International Women’s Day: A Celebration and a Call to Action

On March 5th, the U.S. Chamber of Commerce Foundation hosted their 10th Annual International Women’s Day Forum, “Marking a Milestone, Continuing the Momentum.” There, speakers focused not only on women’s economic empowerment, but also how they can leverage their expertise to contribute to the long-term health and well-being of communities in the U.S. and around the world.

Here are some key insights:

Education and the Future of Work for Women and Girls

  • “I don’t have to be a doctor to save people’s lives. Science, technology, engineering, and math can be so much more than engines,” said Rosie Carrion, a mechanical engineer in Abbott’s Professional Development Program. There, she is gaining experience across all of its businesses, including Vascular, Structural Heart, and Diagnostics.

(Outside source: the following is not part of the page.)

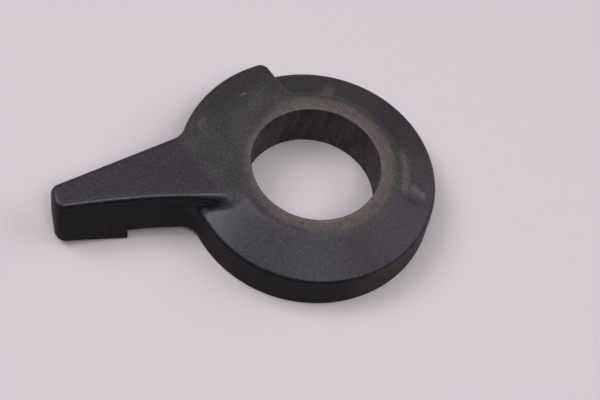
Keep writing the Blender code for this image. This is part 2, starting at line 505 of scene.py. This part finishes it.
# BAND_PALE is paler dust and a painted highlight along the bore's rim.
BAND_PALE = (0.1500, 0.1260, 0.1260)
BORE_OLIVE = (0.0610, 0.0530, 0.0470)
BORE_DARK = (0.0250, 0.0225, 0.0210)
RUST = (0.1150, 0.0620, 0.0420)
DIRT = (0.1600, 0.1360, 0.1180)
PALE_DIRT = (0.2100, 0.1820, 0.1720)
# SPECK_AND_GLINT is the colour of pale dust specks and of painted glints.
SPECK_AND_GLINT = (0.2400, 0.2330, 0.2450)

# Headings about the bore's axis.
FRONT_HEADING = math.radians(90.0)
BACK_HEADING = math.radians(-118.0)
SECTOR_END_HEADING = math.radians(-68.0)
DUSTY_SIDE_HEADING = math.radians(125.0)
BAND_FACING_ARM = math.radians(-17.0)
DARK_RING_HEADING = math.radians(46.0)
RUST_HEADING = math.radians(165.0)
CRESCENT_HEADING = math.radians(166.0)

# Radii about the bore's axis.
BAND_OUTER = 13.9
BAND_OUTER_AT_ARM = 12.7
BAND_PALE_RADIUS = 12.3
DARK_RING_RADIUS = 13.7
CRESCENT_RADIUS = 15.8

# The line on the arm's top beyond which its dust is bluer: a point on it, and how it leans.
TONE_LINE_X = 19.3
TONE_LINE_Y = -1.1
TONE_LINE_LEAN = 0.4

# The marks: two of dirt, one wiped clean and three of paler dirt.
CLUMP = Patch((-6.0, -15.0, 9.7), 2.1, 1.3, math.radians(60.0), ragged=1.3, strength=0.45)
SMUDGE = Patch((17.8, -11.2, HEIGHT), 1.8, 1.0, math.radians(60.0), ragged=1.0, strength=0.30)
WIPED = Patch((-14.6, 8.8, 9.6), 2.6, 0.7, math.radians(150.0), ragged=1.0, strength=0.40)
SMEAR = Patch((-16.8, 7.5, 8.0), 2.1, 1.15, math.radians(138.0), ragged=1.3, strength=0.55)
BLOT = Patch((9.4, -16.0, HEIGHT), 0.55, 0.35, math.radians(20.0), ragged=0.8, strength=1.0)
SCUFF = Patch((8.4, -13.6, HEIGHT), 1.6, 0.7, math.radians(70.0), ragged=1.0, strength=0.15)

# How much each layer covers of what lies under it, where it is thickest.
BAND_STRENGTH = 0.85
BAND_PALE_STRENGTH = 0.60
DARK_RING_STRENGTH = 0.65
RUST_STRENGTH = 0.75
DIRT_STRENGTH = 0.80
PALE_DIRT_STRENGTH = 0.75
SPECK_AND_GLINT_STRENGTH = 0.55

# How much of the dust film is taken off as painted shade on the cone behind and at the sector's end by the
# step, and how much of the band is left near the arm.
SHADE_ON_BACK_CONE = 0.45
SHADE_AT_SECTOR_END = 0.32
BAND_LEFT_AT_ARM = 0.65

# The noises: bumps to a millimetre, layers of finer bumps, and how strong those are.
CLOUD = (0.16, 3.0, 0.55)
STREAK = (0.55, 5.0, 0.68)
MOTTLE = (0.7, 4.0, 0.65)
RAGGED = (1.3, 4.0, 0.7)
GRIT = (2.6, 3.0, 0.7)
FINE = (3.4, 3.0, 0.75)
GRAIN = (3.4, 4.0, 0.75)

# The streaks are stretched along Z.
STREAK_STRETCH = (1.0, 1.0, 0.22)

# The pale specks, partly dust and partly painted glints: cells to a millimetre, the share of them with a
# dot, and its size in the cell.
MANY_SPECKS = (3.1, 0.30, 0.34)
FEW_SPECKS = (1.1, 0.12, 0.15)

# How far the wobble moves an edge, and how far the fine noise lightens and darkens the colour.
WOBBLE = 0.9
TONE_GRAIN = 0.9

# The surface's gloss: how rough it is, how that varies, how much rougher it is on what is matt, how matt
# the band is, and how much smoother the worn edges are.
ROUGHNESS = 0.34
ROUGHNESS_SPREAD = 0.08
MATT_ROUGHER = 0.34
BAND_MATT = 0.9
EDGE_SMOOTHER = 0.08
SPECULAR_LEVEL = 0.20

# The surface's relief: its depth, how much is left on worn edges, and the shares of the fine noise and
# of dirt in it.
GRAIN_DEPTH = 0.028 * MM
GRAIN_ON_EDGES = 0.25
GRAIN_OF_FINE = 0.4
GRAIN_OF_DIRT = 2.0


class Plastic(Shading):
    """The places, directions and noises that the plastic's layers share."""

    def __init__(self, material):
        super().__init__(material)
        metres = self.node("ShaderNodeTexCoord").outputs["Object"]
        self.place = self.scaled(metres, (1.0 / MM,) * 3)
        parts = self.node("ShaderNodeSeparateXYZ")
        self.feed(parts.inputs[0], self.place)
        self.x, self.y, self.z = parts.outputs
        self.plan = self.scaled(self.place, (1.0, 1.0, 0.0))
        self.r = self.length(self.plan)
        facing = self.node("ShaderNodeNewGeometry").outputs["Normal"]
        self.upward = self.dot(facing, (0.0, 0.0, 1.0))

        self.cloud = self.noise(self.place, *CLOUD)
        self.mottle = self.noise(self.place, *MOTTLE)
        self.grit = self.noise(self.place, *GRIT)
        self.fine = self.noise(self.place, *FINE)
        self.wobble = self.between(self.noise(self.place, *RAGGED), -WOBBLE, WOBBLE)
        self.on_top = self.dusty_tops()

    def towards(self, angle):
        """1 on the side of the bore at an angle, -1 on the far side."""
        heading = (math.cos(angle), math.sin(angle), 0.0)
        return self.math("DIVIDE", self.dot(self.plan, heading), self.r)

    def dusty_tops(self):
        """What faces up, and the whole slope where the arm's front meets the cone."""
        near_arm = self.product(self.rises(self.x, 23.0, 19.0), self.rises(self.y, 4.0, 7.0))
        junction = self.product(near_arm, self.rises(self.r, 20.2, 17.8))
        on_slope = self.product(junction, self.rises(self.upward, -0.05, 0.45))
        return self.largest(self.rises(self.upward, 0.48, 0.93), on_slope)


def wall_colour(g):
    """The walls: browner and lighter low down, in patches, as painted light from the floor, and dusty on
    one side. The end of the tip gets the side's brown as a painted reflection of the floor.
    """
    # Painted light: browner and lighter low down, where the floor's light falls on the walls, in random
    # patches.
    patchy_floor_light = g.product(g.rises(g.z, 8.5, 3.0), g.rises(g.mottle, 0.35, 0.65))
    colour = g.mixed(patchy_floor_light, CLEAN_BLACK, WALL_BROWN)
    one_side = g.rises(g.towards(DUSTY_SIDE_HEADING), 0.80, 0.99)
    # On the end of the tip this brown is a painted reflection of the floor, not dust.
    tip_end = g.rises(g.x, TIP_X - 0.9, TIP_X - 0.1)
    dust_and_floor_reflection = g.product(g.largest(one_side, tip_end), g.rises(g.mottle, 0.25, 0.60))
    return g.mixed(dust_and_floor_reflection, colour, SIDE_BROWN)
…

  • “The private sector can use its brand and voice to shine a light on the issues that women, girls, and refugees are facing… It can move swiftly in a flexible and long-term way… All of [our] data is gender-disaggregated, from needs assessments to monitoring and evaluation, taking into account the different experiences of boys and girls,” said Sarah Smith, Senior Director of Education at the International Rescue Committee (IRC). Smith also spoke about the IRC’s partnership with the Sesame Workshop, which offers critical education to refugee children in the Syrian region. This project has become the single largest humanitarian intervention aimed at young children.

  • “How do we anticipate women’s needs for the fourth industrial revolution? The changing nature of the workforce, the gender pay gap, and other issues necessitate a lot of preparation and new skills training for women… The media isn’t giving enough attention to the fact that women – especially women of color – are more prone to displacement,” said Alejandra Y. Castillo, CEO of YWCA USA. Appointed by President Barack Obama, Castillo was the first Hispanic American woman to become the National Director of the U.S. Department of Commerce’s Minority Business Development Agency.

Gender Diversity and Women’s Leadership

  • “We don’t just measure what we treasure… we use the data to identify an opportunity and fill the gap,” said Angela Guy, the Senior Vice President, Diversity and Inclusion at L’Oréal USA. She spoke about how we can progress toward workplace inclusion by expanding the conversation beyond gender and focusing on intersectionality, taking into account other facets of identity such as race, ability, and sexual orientation.
  • “At Procter & Gamble, we have a global footprint through our advertising and partnerships to be a force for good and for growth… We believe that with representation comes the opportunity for innovation, creativity, and diverse experiences,” said Allison Tummon Kamphuis, Global Program Leader, Gender Equality and Children’s Safe Drinking Water at Procter & Gamble. 

  • “Women are an untapped resource of the economy, both in the developing and the developed world. Stimulating that sector is a core business activity, not just corporate social responsibility,” said Jim Jones, founding Executive Vice President at the Global Alliance on Vaccines and Immunizations (GAVI) Fund. He is currently the Director of Global Community Programs and Strategy at the ExxonMobil Foundation, where he oversees major grant-making programs in global health, women’s economic opportunities, and U.S. math and science education.

Women’s Entrepreneurship

  • “Only two percent of venture capital goes to women, and those women have to work extremely hard to get there,” said Ximena Hartsock, Co-Founder and CEO of Phone2Action. She is a pioneer of civic tech, empowering citizens and democratizing access to legislators and other key decision-makers.

  • “I remember sitting in meetings in the early days of Birchbox and feeling like, whatever I said, all the investors heard was, ‘I love lip gloss,’” said Katie Beauchamp, Co-Founder and CEO of Birchbox. She spoke about being underestimated by men and how a lack of female role models in the business world affected her ability to navigate the male-dominated ecosystem.

  • “Latino-owned businesses are the fastest growing in the U.S., so why do investors still not believe in them?” said Melissa L. Bradley, Co-Founder of Ureeka, a platform that provides key resources to small and medium-sized businesses owned by under-represented groups, such as women and people of color. Ureeka offers access to, for example, a collaborative community, mentoring, coaching, and a specialist marketplace.

Our Commitment:

The Foundation for a Smoke-Free World has a comprehensive Gender Policy, created in close consultation with global health and agriculture experts, which documents our commitment to gender equality and the application of a gender perspective to all of our work. We strive to secure women’s involvement in the leadership of institutions submitting proposals, in capacity-building programs, as the participants of research, and as the implementers and beneficiaries of interventions. Capacity-building efforts apply to health sciences, agricultural science and interventions, business entrepreneurship, and advocacy. All of our grantees are required to ensure leadership opportunities for women and women’s equitable participation throughout project development, implementation, and reporting phases.